Dozens of marine animals in California are being found on beaches with signs of poisoning. The animals appear disoriented and agitated, with their heads bobbing and their mouths foaming.
Officials first became concerned in mid-August when sea lions, mostly adult females, were appearing on the southern California coast with signs of poisoning.
“We are responding to 50-100 calls a day,” the Channel Islands Marine and Wildlife Institute wrote on an Instagram post.
Experts quickly discovered that it was from domoic acid poisoning. Domoic acid is a naturally occurring neurotoxin that is produced by single-celled marine algae. The neurotoxin accumulates in crustaceans, small fish, and squid, which then transfers to predators that eat them, like sea lions. Although the animals usually can recover after passing the acid through their urine, over 60 sea lions have been stranded in the last few weeks, with one even dying after suffering a seizure on a crowded beach.
Scientists are trying to figure out why this alga bloom specifically is wreaking so much havoc. They are considering if warming oceans could play a factor. Although these blooms are common in California during spring/summer, it is rare to be having one so late in the year, The Guardian reported.

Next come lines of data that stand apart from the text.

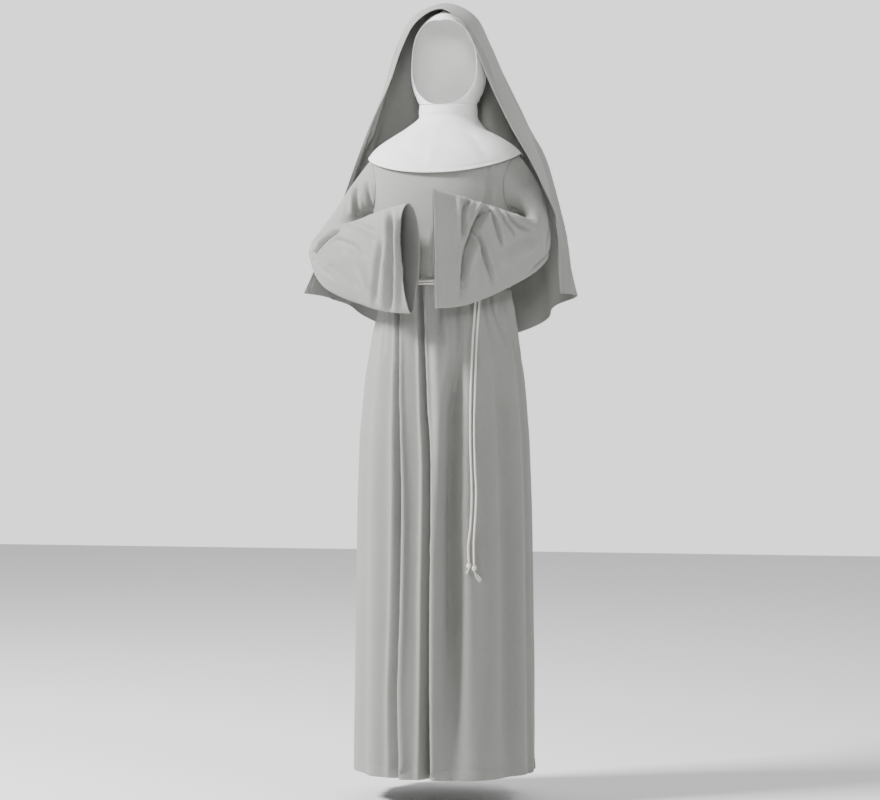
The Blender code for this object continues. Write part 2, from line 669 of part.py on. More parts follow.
def rope_tube(name, route, material, radii=None):
    """A cord as a round tube through the route's points, thicker where radii say so."""
    curve = bpy.data.curves.new(name, "CURVE")
    curve.dimensions = "3D"
    curve.bevel_depth = ROPE_DIAMETER * 0.5
    curve.bevel_resolution = 2
    curve.use_fill_caps = True
    spline = curve.splines.new("POLY")
    spline.points.add(len(route) - 1)
    for number, point in enumerate(route):
        spline.points[number].co = (*point[:3], 1.0)
        if radii:
            spline.points[number].radius = radii[number] / curve.bevel_depth
    curve.materials.append(material)
    piece = bpy.data.objects.new(name, curve)
    bpy.context.scene.collection.objects.link(piece)
    return piece


def smooth_route(route, count):
    """Points at even shares of a smooth curve through the route's own points."""
    last = len(route) - 1
    return [along_rows(route, last * number / (count - 1)) for number in range(count)]


def make_knot(name, knot, material):
    rope_tube(name, knot, material, [point.radius for point in knot])


def belt_route(height):
    """A turn of rope round the robe's waist, from one side of the knot to the other."""
    route = []
    section = smooth_at_height(ROBE_SECTIONS, WAIST_HEIGHT)
    power = 2.0 / ROBE_ROUNDNESS
    for step in range(BELT_POINTS):
        share = step / (BELT_POINTS - 1)
        angle = KNOT_ANGLE + KNOT_HALF_ANGLE + (360.0 - 2.0 * KNOT_HALF_ANGLE) * share
        sine = math.sin(math.radians(angle))
        cosine = math.cos(math.radians(angle))
        depth = section.front if cosine > 0.0 else section.back
        point = Vector((
            section.half_width * math.copysign(abs(sine) ** power, sine),
            -depth * math.copysign(abs(cosine) ** power, cosine), 0.0))
        point *= (point.length + BELT_CLEARANCE) / point.length
        point.z = height
        route.append(point)
    return route


def main():
    clear_scene()
    grey = make_material("grey_cloth", GREY, 0.8)
    white = make_material("white_cloth", WHITE, 0.75)
    cord = make_material("cord", CORD_WHITE, 0.85)
    make_robe_panel("robe_front", 0.0, FRONT_COLUMNS, grey)
    make_robe_panel("robe_back", 180.0, BACK_COLUMNS, grey)
    make_sleeve("sleeve_right", RIGHT_SLEEVE, -1, grey)
    make_sleeve("sleeve_left", LEFT_SLEEVE, 1, grey)
    make_coif("coif", white)
    make_collar("collar", white)
    make_veil("veil", grey)
    rope_tube("belt_strand_upper", belt_route(WAIST_HEIGHT + BELT_STRAND_OFFSET), cord)
    rope_tube("belt_strand_lower", belt_route(WAIST_HEIGHT - BELT_STRAND_OFFSET), cord)
    make_knot("waist_knot", WAIST_KNOT, cord)
    rope_tube("tail_left", smooth_route(TAIL_LEFT, TAIL_POINTS), cord)
    rope_tube("tail_right", smooth_route(TAIL_RIGHT, TAIL_POINTS), cord)
    make_knot("end_knot_left", END_KNOT_LEFT, cord)
    make_knot("end_knot_right", END_KNOT_RIGHT, cord)


main()
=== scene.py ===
# %% [markdown]
# # A nun habit, worn by nobody
#
# This lesson dresses a plain CAD model of a nun habit in real-looking cloth. The CAD model holds
# the shape and the sizes; everything here is laid on the same shape, in metres, with +Z up and
# the robe's front towards -Y. The first cell loads that model as a fixed frame.

# %% Load the frame
import math
from collections import namedtuple

import bpy
import numpy as np
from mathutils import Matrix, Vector


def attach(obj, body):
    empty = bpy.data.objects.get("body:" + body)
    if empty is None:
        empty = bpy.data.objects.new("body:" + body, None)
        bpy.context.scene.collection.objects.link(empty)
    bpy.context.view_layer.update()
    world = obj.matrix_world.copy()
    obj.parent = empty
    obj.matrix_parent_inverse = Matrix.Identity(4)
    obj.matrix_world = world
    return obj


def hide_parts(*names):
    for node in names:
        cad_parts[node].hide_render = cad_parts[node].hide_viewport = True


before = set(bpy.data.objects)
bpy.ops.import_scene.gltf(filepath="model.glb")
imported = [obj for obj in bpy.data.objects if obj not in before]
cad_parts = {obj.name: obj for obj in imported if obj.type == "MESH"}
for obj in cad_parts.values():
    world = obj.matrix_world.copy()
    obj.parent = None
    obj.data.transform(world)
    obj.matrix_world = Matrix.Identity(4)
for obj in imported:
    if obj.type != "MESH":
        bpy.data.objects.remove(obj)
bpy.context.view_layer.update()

# %% [markdown]
# ## Camera
#
# A habit is a tall, narrow thing, so it is looked at from far away with a long lens. A short lens
# close by would make the head look small and the hem look wide. The camera stands a little to
# the wearer's left of straight ahead, and level, which keeps upright lines upright.

# %% Camera
VIEW_TURN = math.radians(12.0)
VIEW_DISTANCE = 5.0
VIEW_MIDDLE = Vector((-0.0129, -0.0027, -0.559))
SENSOR = 36.0
FRAME_WIDTH = 1.936

camera_data = bpy.data.cameras.new("camera")
camera_data.sensor_width = SENSOR
camera_data.lens = SENSOR * VIEW_DISTANCE / FRAME_WIDTH
camera = bpy.data.objects.new("camera", camera_data)
toward = Vector((math.sin(VIEW_TURN), -math.cos(VIEW_TURN), 0.0))
camera.location = VIEW_MIDDLE + toward * VIEW_DISTANCE
camera.rotation_euler = (math.radians(90.0), 0.0, VIEW_TURN)
bpy.context.scene.collection.objects.link(camera)
bpy.context.scene.camera = camera
print("lens", round(camera_data.lens, 1), "mm")

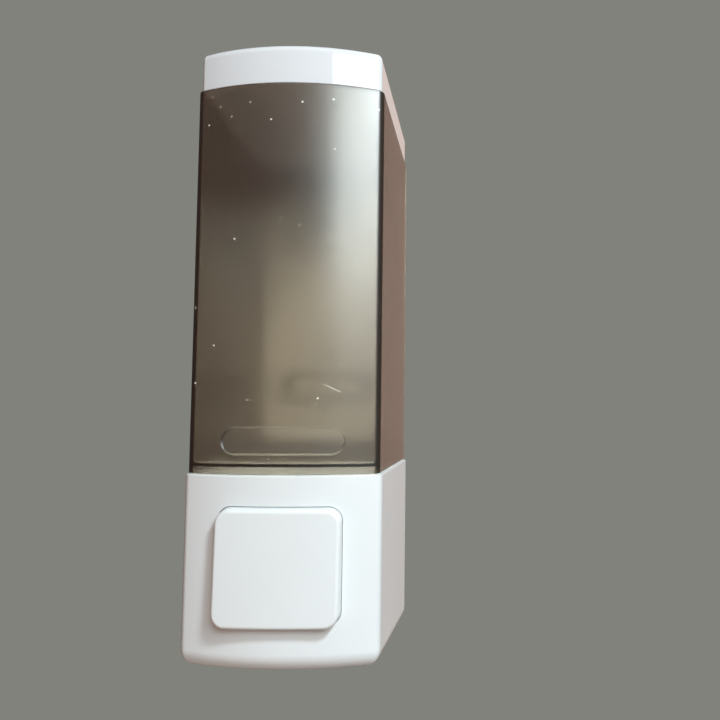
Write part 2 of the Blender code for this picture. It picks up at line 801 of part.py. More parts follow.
def build_pump_gland():
    front, shoulder, spigot = GLAND_Y
    profile = [
        (PISTON, spigot),
        (PISTON, shoulder),
        (BARREL, shoulder),
        (BARREL, front),
        (ROD + SLIDE_GAP, front),
        (ROD + SLIDE_GAP, spigot),
    ]
    gland = turned("pump_gland", profile, (0, 0, BUTTON_Z), Y_AXIS, 24)
    return finish_part(gland, (CLEAR_GREY, 0.4))


def ring(name, outer, inner, low, high, look):
    """A plain ring round the tank outlet's axis."""
    profile = [(outer, high), (outer, low), (inner, low), (inner, high)]
    return finish_part(turned(name, profile, (0, OUTLET_Y, 0), Z_AXIS, 24), look)


def build_tank_locknut():
    nut = cylinder("tank_locknut", NUT_RADIUS, (0, OUTLET_Y, NUT_Z[0]), (0, OUTLET_Y, NUT_Z[1]), 6)
    cut(nut, port_cylinder("nut_hole", NECK + GAP, NUT_Z[0] - PAST, NUT_Z[1] + PAST))
    return finish_part(nut, (PUMP_WHITE, 0.45), smooth=False)


def build_nozzle():
    """A cup pushed over the outlet tube, narrowing to the spout."""
    bore = PORT_TUBE + GAP
    cup = PORT_TUBE + CUP_WALL
    profile = [
        (cup, CUP_FLOOR_Z + CUP_HEIGHT + CUP_WALL),
        (cup, CUP_FLOOR_Z - 2 * CUP_WALL),
        (SPOUT_TOP, CUP_FLOOR_Z - 4 * CUP_WALL),
        (SPOUT_TIP, SPOUT_TIP_Z + SPOUT_BEVEL),
        (SPOUT_TIP - SPOUT_BEVEL, SPOUT_TIP_Z),
        (SPOUT_BORE, SPOUT_TIP_Z),
        (SPOUT_BORE, CUP_FLOOR_Z),
        (bore, CUP_FLOOR_Z),
        (bore, CUP_FLOOR_Z + CUP_HEIGHT + CUP_WALL),
    ]
    nozzle = turned("nozzle", profile, (0, OUTLET_Y, 0), Z_AXIS, 24)
    return finish_part(nozzle, (PUMP_WHITE, 0.35))


def build_outlet_spring():
    bottom = CUP_FLOOR_Z + GAP + VALVE_WIRE
    length = OUTLET_BALL_Z - VALVE_SPRING_DROP - bottom
    start = (0, OUTLET_Y, bottom)
    spring = coil("outlet_spring", start, Z_AXIS, length, VALVE_COIL, VALVE_WIRE, VALVE_TURNS, 10)
    return finish_part(spring, (STEEL, 0.3, 1.0), origin=start)


def build_screw(name, place, size, toward):
    """A pan head screw along Y. place is the middle of its head's seat, toward its point's side."""
    length, shank, head = size
    tip_length, tip = SCREW_TIP
    profile = [
        (0.0, SCREW_HEAD_HEIGHT),
        (head * 0.7, SCREW_HEAD_HEIGHT),
        (head, SCREW_HEAD_HEIGHT * 0.55),
        (head, 0.0),
        (shank, 0.0),
        (shank, tip_length - length),
        (tip, -length),
        (0.0, -length),
    ]
    screw = turned(name, profile, place, -toward * Y_AXIS, SMALL_ROUND)
    x, seat_y, z = place
    outside = seat_y - toward * (SCREW_HEAD_HEIGHT + PAST)
    depth = sorted((outside, seat_y - toward * SCREW_HEAD_HEIGHT * 0.35))
    for i, arms in enumerate((RECESS_ARMS, RECESS_ARMS[::-1])):
        half_x, half_z = (head * share for share in arms)
        low = (x - half_x, depth[0], z - half_z)
        high = (x + half_x, depth[1], z + half_z)
        cut(screw, box(f"{name}_recess_{i}", low, high))
    return finish_part(screw, (STEEL, 0.35, 1.0), origin=place)


def build_screws():
    for i, (x, z) in enumerate(COVER_SCREWS):
        build_screw(f"cover_screw_{i + 1}", (x, COVER_Y[1] + GAP, z), COVER_SCREW, -1)
    for i, side in enumerate((-1, 1)):
        place = (side * PUMP_SCREW_X, PUMP_FLANGE_Y[0] - GAP, BUTTON_Z)
        build_screw(f"pump_screw_{i + 1}", place, PUMP_SCREW, 1)


def build_valves():
    valve = (0, OUTLET_Y)
    for name, z in (("inlet_ball", INLET_BALL_Z), ("outlet_ball", OUTLET_BALL_Z)):
        finish_part(ball(name, BALL, (*valve, z)), (STEEL, 0.15, 1.0), origin=(*valve, z))
    seat = (VALVE_BORE - GAP, VALVE_HOLE, INLET_SEAT_BOTTOM, INLET_TOP - GAP)
    ring("inlet_seat", *seat, (CLEAR_GREY, 0.4))
    ring("outlet_gasket", *GASKET, INLET_TOP + GAP, NECK_END - GAP, (SILICONE, 0.6))
    build_outlet_spring()


def main():
    build_wall_bracket()
    build_tank()
    build_lid()
    build_base_housing()
    build_rear_cover()
    build_push_button()
    build_piston()
    build_piston_seal()
    build_return_spring()
    build_pump_body()
    build_pump_gland()
    build_tank_locknut()
    build_nozzle()
    build_valves()
    build_screws()


main()
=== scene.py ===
"""Looks of the wall mounted soap dispenser: finer shells, springs, materials, light and camera.

Everything is in metres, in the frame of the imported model: the wall is y = 0, the front faces -Y,
+X is to the right and +Z is up. The four shells that show are built again with finer curves and
rounded edges, in the space of their plain solids. The other solids keep their shape and get better
materials.
"""

import math

import bmesh
import bpy
from mathutils import Matrix, Vector


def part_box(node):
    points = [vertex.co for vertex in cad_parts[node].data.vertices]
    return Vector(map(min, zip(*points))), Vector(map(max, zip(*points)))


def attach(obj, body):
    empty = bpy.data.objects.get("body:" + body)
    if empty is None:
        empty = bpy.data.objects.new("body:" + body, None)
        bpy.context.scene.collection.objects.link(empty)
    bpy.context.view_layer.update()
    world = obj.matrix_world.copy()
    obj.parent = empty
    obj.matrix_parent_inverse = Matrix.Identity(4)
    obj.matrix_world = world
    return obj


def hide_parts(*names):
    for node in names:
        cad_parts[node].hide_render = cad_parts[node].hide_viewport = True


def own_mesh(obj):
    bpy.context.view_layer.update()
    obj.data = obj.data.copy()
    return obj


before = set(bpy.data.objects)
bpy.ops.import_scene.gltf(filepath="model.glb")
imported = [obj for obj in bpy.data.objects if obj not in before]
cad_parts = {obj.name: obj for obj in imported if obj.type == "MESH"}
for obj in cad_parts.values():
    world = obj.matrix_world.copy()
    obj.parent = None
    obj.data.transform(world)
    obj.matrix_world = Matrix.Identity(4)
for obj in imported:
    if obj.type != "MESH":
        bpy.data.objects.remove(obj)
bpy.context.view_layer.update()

TANK_LOW, TANK_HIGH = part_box("tank")
BASE_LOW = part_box("base_housing")[0]
LID_LOW, LID_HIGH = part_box("lid")
BUTTON_LOW, BUTTON_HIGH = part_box("push_button")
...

This is not only a huge concern for marine animals and ecosystems, but it is also a public health concern. The acid can be transferred from animals to humans who eat toxic seafood. Eating this can lead to vomiting, diarrhea, abdominal cramps, headache, and dizziness. Even more frightening, it is nearly impossible for crustaceans, fish, and shellfish to show any symptoms of being toxic.
The algae blooms pose a huge threat to sea life. Algae bloom in Florida caused a terrifying amount of manatees and dolphins to die. Although some say that these blooms are not harmful to humans, studies have found that the toxins from algae blooms can become airborne.